>> Start Supplied records

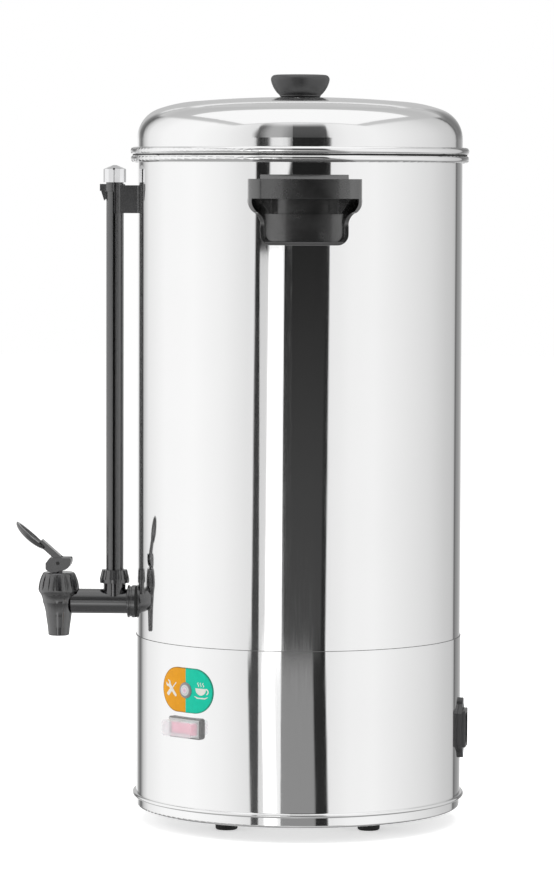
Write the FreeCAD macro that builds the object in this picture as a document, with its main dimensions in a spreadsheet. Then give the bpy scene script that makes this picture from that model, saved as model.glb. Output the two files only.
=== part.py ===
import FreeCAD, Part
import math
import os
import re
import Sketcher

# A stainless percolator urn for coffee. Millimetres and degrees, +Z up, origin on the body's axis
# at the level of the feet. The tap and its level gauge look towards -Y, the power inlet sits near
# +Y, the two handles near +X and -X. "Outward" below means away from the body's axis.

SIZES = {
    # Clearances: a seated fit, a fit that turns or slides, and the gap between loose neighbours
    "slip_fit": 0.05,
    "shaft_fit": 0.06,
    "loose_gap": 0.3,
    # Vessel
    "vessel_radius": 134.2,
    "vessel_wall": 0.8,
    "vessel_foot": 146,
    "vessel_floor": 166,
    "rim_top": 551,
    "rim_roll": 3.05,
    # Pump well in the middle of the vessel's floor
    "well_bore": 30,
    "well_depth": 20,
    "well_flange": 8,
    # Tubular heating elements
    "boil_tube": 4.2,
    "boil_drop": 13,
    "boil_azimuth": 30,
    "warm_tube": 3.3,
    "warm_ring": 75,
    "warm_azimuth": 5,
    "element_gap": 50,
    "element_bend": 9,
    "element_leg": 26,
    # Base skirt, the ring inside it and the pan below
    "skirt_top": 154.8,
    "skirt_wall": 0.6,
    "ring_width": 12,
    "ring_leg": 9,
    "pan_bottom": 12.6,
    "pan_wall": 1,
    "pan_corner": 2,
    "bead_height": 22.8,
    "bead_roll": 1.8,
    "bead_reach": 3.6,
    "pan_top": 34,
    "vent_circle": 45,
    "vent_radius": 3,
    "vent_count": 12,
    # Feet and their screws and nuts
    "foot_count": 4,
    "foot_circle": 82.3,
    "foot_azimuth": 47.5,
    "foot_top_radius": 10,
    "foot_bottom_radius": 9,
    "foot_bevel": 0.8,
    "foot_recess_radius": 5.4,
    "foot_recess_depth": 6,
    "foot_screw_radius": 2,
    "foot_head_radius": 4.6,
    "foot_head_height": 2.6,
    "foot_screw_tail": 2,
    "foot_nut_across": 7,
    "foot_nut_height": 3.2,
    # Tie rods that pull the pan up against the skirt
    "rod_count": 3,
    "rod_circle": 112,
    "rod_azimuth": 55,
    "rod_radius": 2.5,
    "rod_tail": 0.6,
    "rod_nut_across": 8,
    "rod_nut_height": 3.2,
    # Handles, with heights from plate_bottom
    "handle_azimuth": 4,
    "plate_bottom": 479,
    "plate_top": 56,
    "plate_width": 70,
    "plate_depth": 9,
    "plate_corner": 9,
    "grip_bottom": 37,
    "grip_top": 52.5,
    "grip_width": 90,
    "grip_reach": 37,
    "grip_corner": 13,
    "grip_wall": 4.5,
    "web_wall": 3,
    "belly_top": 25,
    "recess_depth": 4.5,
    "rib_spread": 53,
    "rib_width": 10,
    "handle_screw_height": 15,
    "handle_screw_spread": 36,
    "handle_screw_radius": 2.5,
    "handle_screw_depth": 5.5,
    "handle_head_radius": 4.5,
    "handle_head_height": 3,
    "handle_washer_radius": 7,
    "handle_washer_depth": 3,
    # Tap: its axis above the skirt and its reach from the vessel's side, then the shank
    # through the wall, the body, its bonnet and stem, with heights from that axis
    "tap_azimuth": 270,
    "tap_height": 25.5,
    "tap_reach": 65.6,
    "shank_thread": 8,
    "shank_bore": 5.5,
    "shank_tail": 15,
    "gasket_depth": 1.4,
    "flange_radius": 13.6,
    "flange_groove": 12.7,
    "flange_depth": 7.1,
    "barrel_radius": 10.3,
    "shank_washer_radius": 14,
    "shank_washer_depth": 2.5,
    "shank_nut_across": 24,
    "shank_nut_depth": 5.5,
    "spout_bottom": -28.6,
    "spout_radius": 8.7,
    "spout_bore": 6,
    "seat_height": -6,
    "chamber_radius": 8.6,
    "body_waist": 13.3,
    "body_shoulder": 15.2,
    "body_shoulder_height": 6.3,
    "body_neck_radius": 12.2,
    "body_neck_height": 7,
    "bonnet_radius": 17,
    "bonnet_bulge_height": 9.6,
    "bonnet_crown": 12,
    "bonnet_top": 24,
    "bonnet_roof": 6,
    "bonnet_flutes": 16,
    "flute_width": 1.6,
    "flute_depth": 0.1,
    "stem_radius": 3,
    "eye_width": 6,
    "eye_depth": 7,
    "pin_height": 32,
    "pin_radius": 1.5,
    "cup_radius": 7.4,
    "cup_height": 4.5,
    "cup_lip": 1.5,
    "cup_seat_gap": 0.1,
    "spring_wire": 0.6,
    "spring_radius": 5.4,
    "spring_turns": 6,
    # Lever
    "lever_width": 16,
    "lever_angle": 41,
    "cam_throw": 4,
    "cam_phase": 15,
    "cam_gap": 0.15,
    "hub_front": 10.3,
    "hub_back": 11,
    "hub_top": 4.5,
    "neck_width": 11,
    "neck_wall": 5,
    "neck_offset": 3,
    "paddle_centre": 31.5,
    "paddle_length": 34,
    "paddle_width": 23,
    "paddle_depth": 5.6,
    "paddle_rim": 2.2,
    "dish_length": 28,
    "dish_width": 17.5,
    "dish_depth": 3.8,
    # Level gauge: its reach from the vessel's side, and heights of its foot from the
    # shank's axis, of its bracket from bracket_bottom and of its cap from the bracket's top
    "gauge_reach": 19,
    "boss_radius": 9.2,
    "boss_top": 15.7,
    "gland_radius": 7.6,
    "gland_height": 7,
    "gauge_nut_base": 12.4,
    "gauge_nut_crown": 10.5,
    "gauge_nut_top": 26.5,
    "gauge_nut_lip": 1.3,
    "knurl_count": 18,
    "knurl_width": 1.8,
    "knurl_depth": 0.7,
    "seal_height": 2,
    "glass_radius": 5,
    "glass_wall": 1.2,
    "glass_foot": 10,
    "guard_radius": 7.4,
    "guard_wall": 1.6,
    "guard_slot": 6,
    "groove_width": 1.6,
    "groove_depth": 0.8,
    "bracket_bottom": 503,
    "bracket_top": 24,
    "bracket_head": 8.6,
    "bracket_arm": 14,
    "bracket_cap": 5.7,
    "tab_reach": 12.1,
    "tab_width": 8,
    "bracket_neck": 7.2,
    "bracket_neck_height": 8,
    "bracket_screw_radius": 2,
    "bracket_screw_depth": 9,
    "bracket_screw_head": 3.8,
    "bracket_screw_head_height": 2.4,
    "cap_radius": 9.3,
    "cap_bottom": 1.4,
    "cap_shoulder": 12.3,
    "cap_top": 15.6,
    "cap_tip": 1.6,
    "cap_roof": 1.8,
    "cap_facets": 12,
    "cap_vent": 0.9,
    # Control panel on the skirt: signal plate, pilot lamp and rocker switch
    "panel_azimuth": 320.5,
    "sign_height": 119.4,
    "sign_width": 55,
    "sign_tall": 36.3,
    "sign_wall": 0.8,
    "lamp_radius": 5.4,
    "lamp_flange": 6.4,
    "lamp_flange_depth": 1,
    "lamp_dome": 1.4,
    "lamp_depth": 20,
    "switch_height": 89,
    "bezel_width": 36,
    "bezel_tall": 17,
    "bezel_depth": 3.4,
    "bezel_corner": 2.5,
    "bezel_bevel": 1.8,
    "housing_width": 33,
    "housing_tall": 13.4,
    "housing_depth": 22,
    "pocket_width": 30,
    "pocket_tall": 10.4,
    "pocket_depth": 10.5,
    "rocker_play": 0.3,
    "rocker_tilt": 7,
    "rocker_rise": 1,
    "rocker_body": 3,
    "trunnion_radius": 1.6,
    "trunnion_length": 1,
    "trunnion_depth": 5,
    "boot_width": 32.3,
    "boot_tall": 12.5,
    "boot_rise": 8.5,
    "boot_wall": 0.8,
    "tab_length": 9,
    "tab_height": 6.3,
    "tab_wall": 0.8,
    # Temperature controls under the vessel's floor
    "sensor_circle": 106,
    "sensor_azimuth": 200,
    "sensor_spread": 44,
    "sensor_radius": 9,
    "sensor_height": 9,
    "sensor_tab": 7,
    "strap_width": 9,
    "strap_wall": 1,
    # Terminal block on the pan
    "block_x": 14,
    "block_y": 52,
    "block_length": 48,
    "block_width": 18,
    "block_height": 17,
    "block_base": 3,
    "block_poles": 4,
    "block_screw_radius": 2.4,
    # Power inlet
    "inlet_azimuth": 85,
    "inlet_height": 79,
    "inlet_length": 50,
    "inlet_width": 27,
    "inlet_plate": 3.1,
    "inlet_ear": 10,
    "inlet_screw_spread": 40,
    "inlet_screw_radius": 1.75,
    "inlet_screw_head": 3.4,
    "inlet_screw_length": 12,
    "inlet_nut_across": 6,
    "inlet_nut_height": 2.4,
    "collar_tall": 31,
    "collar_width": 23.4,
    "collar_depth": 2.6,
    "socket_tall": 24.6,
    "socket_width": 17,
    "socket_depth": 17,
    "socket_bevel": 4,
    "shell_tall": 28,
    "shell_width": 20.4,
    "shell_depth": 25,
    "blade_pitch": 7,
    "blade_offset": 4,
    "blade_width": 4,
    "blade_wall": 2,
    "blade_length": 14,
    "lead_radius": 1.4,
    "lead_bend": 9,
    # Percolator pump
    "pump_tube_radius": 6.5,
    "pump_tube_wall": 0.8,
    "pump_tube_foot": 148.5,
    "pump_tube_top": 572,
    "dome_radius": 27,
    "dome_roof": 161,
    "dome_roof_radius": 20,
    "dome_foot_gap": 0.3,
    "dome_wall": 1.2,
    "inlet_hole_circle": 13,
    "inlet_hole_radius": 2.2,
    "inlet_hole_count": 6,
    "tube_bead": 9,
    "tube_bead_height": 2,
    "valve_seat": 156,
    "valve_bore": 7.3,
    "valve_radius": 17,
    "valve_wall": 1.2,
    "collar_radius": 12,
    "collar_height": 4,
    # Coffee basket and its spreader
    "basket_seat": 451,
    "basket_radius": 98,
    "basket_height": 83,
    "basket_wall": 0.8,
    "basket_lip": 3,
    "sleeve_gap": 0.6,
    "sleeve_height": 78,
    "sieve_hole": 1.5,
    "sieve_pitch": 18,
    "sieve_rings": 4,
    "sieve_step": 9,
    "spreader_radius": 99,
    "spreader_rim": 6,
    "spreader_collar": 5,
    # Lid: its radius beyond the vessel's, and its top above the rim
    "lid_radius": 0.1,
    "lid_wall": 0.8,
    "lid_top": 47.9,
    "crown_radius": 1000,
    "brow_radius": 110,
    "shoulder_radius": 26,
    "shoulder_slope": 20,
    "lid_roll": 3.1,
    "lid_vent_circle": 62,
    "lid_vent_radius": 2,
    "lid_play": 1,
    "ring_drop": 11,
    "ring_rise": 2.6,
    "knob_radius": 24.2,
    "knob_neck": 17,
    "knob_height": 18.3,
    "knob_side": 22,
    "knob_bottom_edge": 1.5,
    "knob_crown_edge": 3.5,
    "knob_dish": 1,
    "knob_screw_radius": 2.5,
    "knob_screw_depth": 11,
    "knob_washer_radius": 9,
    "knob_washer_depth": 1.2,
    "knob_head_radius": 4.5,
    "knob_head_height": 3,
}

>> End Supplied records
>> Start Supplied records

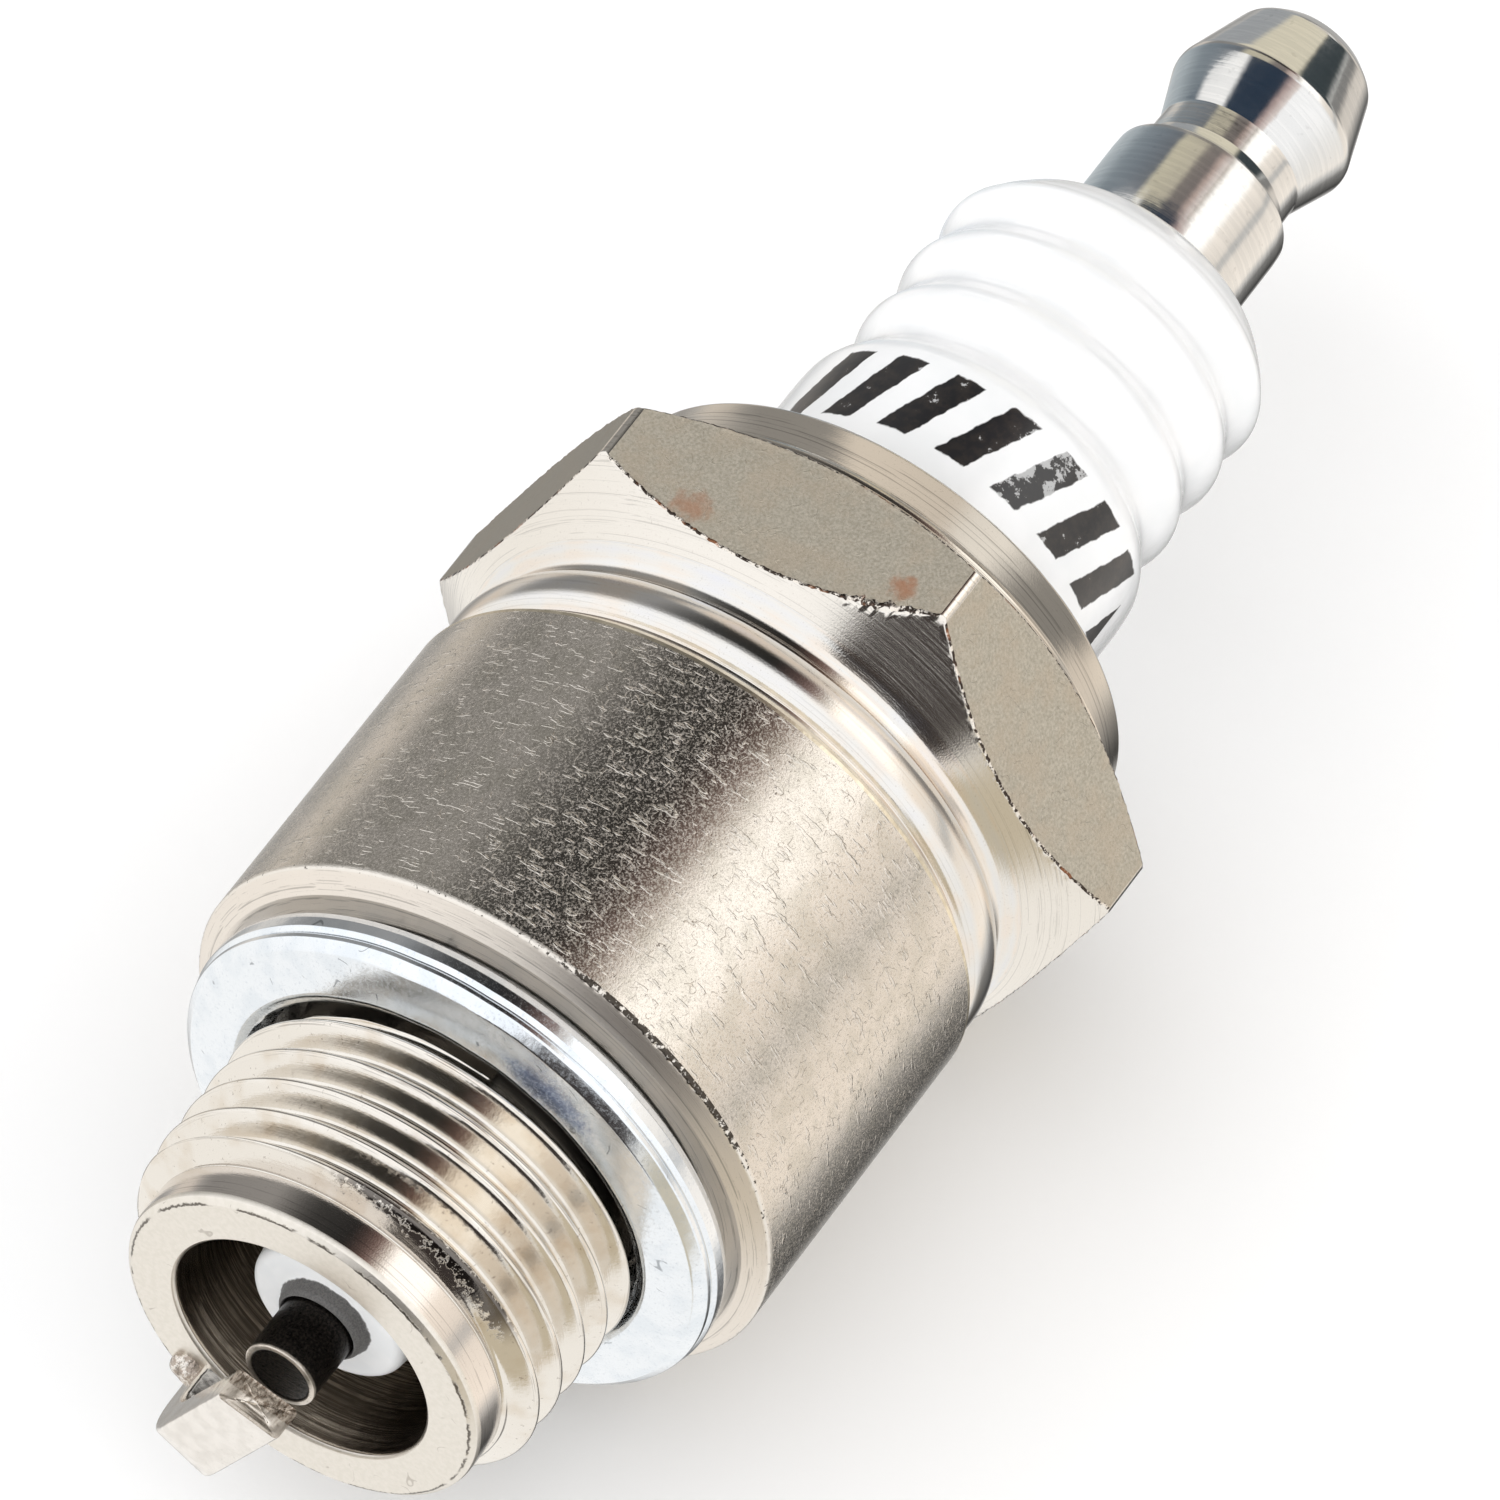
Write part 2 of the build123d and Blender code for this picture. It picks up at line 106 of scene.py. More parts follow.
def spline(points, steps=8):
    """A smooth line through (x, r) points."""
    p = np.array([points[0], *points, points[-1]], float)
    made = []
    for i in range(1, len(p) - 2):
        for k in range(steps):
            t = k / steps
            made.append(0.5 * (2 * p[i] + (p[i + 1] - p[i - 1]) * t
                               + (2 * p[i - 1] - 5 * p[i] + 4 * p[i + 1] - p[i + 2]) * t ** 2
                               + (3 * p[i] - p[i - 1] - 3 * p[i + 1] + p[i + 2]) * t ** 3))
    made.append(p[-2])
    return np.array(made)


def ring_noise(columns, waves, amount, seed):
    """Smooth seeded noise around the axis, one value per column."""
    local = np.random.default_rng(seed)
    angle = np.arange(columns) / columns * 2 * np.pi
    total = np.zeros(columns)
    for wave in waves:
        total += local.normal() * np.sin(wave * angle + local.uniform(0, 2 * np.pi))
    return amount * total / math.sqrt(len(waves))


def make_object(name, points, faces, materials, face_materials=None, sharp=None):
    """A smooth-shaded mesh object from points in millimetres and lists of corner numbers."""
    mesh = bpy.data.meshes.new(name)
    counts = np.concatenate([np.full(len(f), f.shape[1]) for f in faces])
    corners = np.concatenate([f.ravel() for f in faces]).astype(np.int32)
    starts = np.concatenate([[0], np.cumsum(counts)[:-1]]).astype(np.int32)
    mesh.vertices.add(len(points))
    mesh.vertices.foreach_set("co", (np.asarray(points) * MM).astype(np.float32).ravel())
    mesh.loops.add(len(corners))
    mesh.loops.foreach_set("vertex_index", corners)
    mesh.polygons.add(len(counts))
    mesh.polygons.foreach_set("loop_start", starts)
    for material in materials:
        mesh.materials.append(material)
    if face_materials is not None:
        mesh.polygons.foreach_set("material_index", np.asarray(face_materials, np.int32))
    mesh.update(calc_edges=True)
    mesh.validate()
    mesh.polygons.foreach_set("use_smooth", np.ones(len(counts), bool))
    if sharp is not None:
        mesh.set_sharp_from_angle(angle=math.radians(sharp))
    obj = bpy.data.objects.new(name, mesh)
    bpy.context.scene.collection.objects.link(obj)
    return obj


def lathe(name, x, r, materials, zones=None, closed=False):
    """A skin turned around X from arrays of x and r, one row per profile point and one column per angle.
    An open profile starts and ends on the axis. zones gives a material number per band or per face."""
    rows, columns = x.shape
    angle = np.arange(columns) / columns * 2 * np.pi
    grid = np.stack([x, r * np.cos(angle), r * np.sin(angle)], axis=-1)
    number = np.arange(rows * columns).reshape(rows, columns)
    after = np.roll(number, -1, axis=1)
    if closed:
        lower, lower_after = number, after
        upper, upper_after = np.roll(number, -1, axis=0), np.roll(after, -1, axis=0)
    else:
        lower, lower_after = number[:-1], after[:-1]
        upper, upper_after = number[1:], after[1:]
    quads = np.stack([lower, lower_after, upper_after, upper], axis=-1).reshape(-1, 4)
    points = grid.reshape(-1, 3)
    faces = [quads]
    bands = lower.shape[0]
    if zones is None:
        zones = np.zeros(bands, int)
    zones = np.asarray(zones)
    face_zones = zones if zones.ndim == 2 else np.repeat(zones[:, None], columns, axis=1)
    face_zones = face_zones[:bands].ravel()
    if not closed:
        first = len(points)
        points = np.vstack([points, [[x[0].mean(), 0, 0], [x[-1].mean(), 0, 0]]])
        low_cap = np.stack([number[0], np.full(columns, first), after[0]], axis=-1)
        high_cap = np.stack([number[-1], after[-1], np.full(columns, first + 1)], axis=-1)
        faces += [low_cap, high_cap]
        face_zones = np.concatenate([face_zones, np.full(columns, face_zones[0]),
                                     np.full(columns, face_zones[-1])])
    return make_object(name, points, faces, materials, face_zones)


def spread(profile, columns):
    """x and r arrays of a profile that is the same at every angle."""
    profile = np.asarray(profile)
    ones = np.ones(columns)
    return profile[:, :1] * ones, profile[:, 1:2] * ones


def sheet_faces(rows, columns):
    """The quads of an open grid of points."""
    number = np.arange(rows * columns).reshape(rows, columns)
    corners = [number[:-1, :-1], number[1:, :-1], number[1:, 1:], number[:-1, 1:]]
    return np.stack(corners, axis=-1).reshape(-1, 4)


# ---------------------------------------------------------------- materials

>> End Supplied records

Given instruction:
Give back, exactly as written, each line from the one that contains "Write the FreeCAD" through the one that contains "import Sketcher".

Exercise answer:
Write the FreeCAD macro that builds the object in this picture as a document, with its main dimensions in a spreadsheet. Then give the bpy scene script that makes this picture from that model, saved as model.glb. Output the two files only.
=== part.py ===
import FreeCAD, Part
import math
import os
import re
import Sketcher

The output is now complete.